2023 World Junior Championship Preview: Part I
Can Canada defend their title on home ice?
It’s that time of year again! The 2023 IIHF World Junior Championship (WJC) is nearly upon us. If it feels like it hasn’t been that long since the last installment of this tournament, that’s because the 2022 event was completed this past August after the original tournament was canceled last December.
The 2023 WJC begins next Monday in host cities Halifax and Moncton, and I’ve got a full preview of Group A below.
|Team||2022 Result||2023 Prediction|
|Canada||1st (Gold)||1st (Group)|
A few months ago, the Canadian WJC squad went 4-0-0 in group play and made it all the way to the gold-medal game, where they won a thrilling overtime contest against Finland. Next week, Canada will begin their quest to defend its title, playing the same group as before (except swapping Finland for Sweden).

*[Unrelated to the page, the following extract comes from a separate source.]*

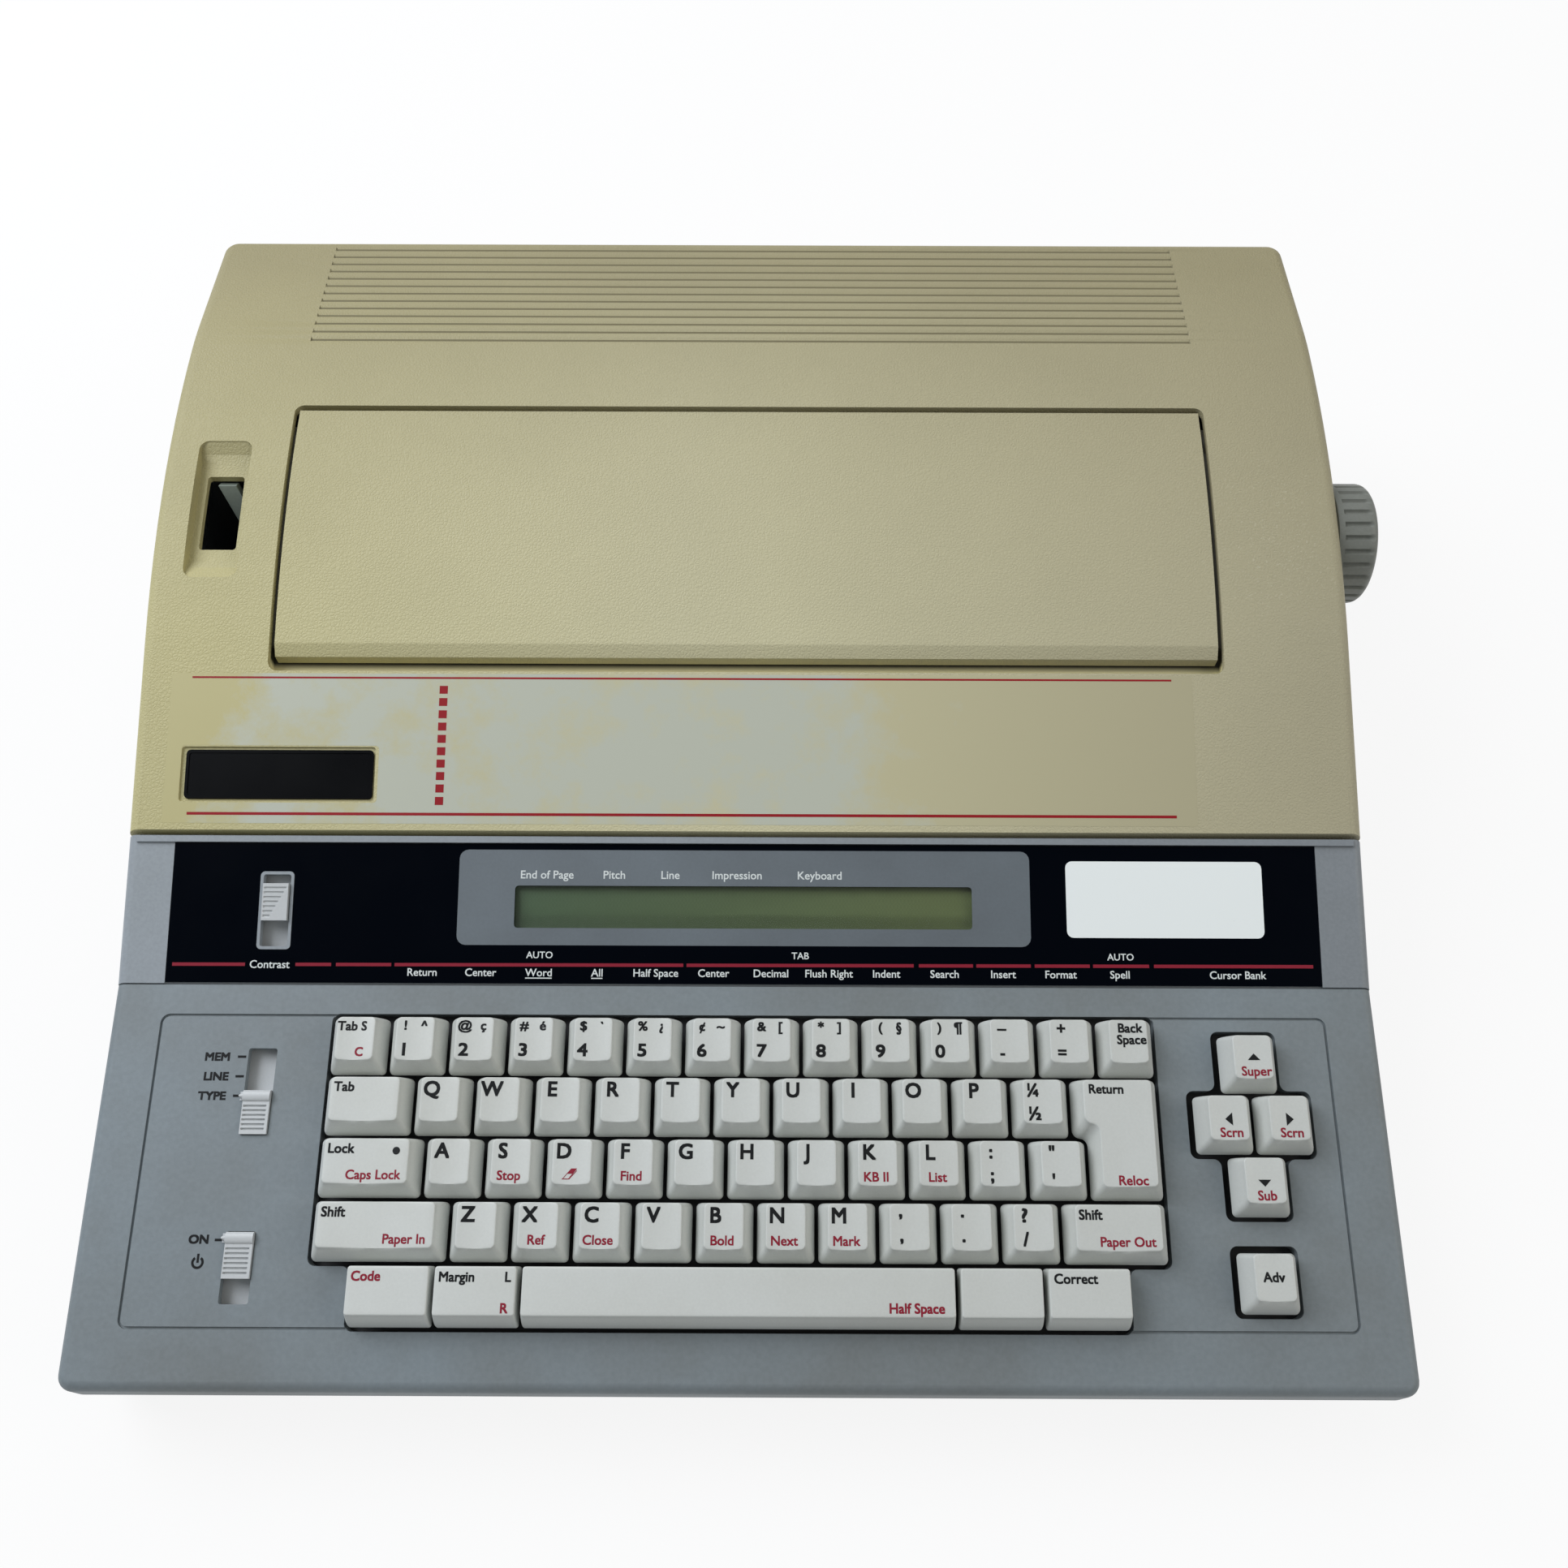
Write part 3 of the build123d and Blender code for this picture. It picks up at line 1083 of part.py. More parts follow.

The Canadians are the bettor’s favorite, and while they should easily dispatch Austria and Germany, Czechia and Sweden could make their lives difficult. Regardless, Canada’s expectation is another gold medal.
|Benjamin Gaudreau (G)||San Jose||2021||Colton Dach (F)||Chicago||2021|
|Nolan Allan (D)||Chicago||2021||Nathan Gaucher (F)||Anaheim||2022|
|Brandt Clarke (D)||Los Angeles||2021||Dylan Guenther (F)||Arizona||2021|
|Ethan Del Mastro (D)||Chicago||2021||Zack Ostapchuk (F)||Ottawa||2021|
|Tyson Hinds (D)||Anaheim||2021||Brennan Othmann (F)||Rangers||2021|
|Kevin Korchinski (D)||Chicago||2022||Joshua Roy (F)||Montreal||2021|
|Jack Matier (D)||Nashville||2021||Reid Schaefer (F)||Edmonton||2022|
|Olen Zellweger (D)||Anaheim||2021||Logan Stankoven (F)||Dallas||2021|
|Caedan Bankier (F)||Minnesota||2021||Shane Wright (F)||Seattle||2022|
|Zach Dean (F)||Vegas||2021|
Canada has named just 22 players to their roster (despite a 25-man limit) as they’ll easily be able to replace any injured players. Between the pipes, Sharks prospect Benjamin Gaudreau will start in his first WJC opportunity. The Sarnia Sting goalie has a 9-8-3 record with a 0.868 save percentage this year.
On the blue line, the Los Angeles Kings have loaned Brandt Clarke to the WJC roster; he completes a defense corp that is otherwise full of Chicago Blackhawks prospects like Ethan Del Mastro. In practice, he’s lined up with Olen Zellweger to comprise Canada’s top pair followed by Nolan Allan—Brandt Clarke and Kevin Korchinski—Jack Matier. Matier, who has posted eight goals and 26 points in 26 games with the Ottawa 67’s, is one of three Nashville prospects playing in this year’s tournament. His stay-at-home style should pair decently well with the offensive-minded Korchinski.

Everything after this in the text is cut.